According to a recent study in Sex Roles, feminists are more likely to be on board with Attachment Parenting than their non-feminist counterparts. Why this is was not readily clear, but the two do, indeed, go hand-in-hand for me. They came naturally to me. I wish for the world to be a fair place in which my son, his peers, and their descendents can live with all the rights, freedoms, and choices they deserve. Whether my child is male or female is irrelevant to this, because feminism isn't about women - it is about equity for everyone. Feminism.

Bottom line: yes, I can be and am a feminist and a Zen Parent. In fact, I know no other way.

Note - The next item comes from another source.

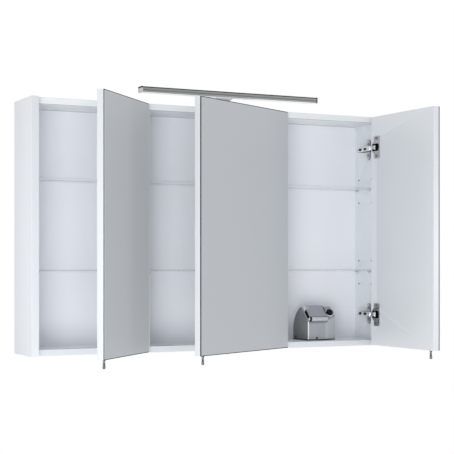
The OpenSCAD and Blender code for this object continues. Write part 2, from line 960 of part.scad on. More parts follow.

Originally published by Our Muddy Boots.


  1. This is a fantastic post! I am a feminist and a mother. I got the same question, particularly from feminists, when I told them I had a natural water birth and did exclusive breastfeeding during my little one's first 6 months. I also got that kind of question when people realized I was breastfeeding beyond that and kept on doing it for 2 years. Both giving birth naturally and breastfeeding were sources of empowerment for me. I was so surprised that I could do it! And it was a hard struggle having to keep a full time job and study and mother my little one as close to attachment parenting as I could and wanted to.
    So yes, feminism and attachment parenting can go hand in hand! One thing that made a difference for me: I have a great partner that participated in all this process, we worked as a team, and still do!
    Again, thanks for this post.

  2. An absolutely wonderful post that describes my feelings on the subject perfectly. Thank you for writing this.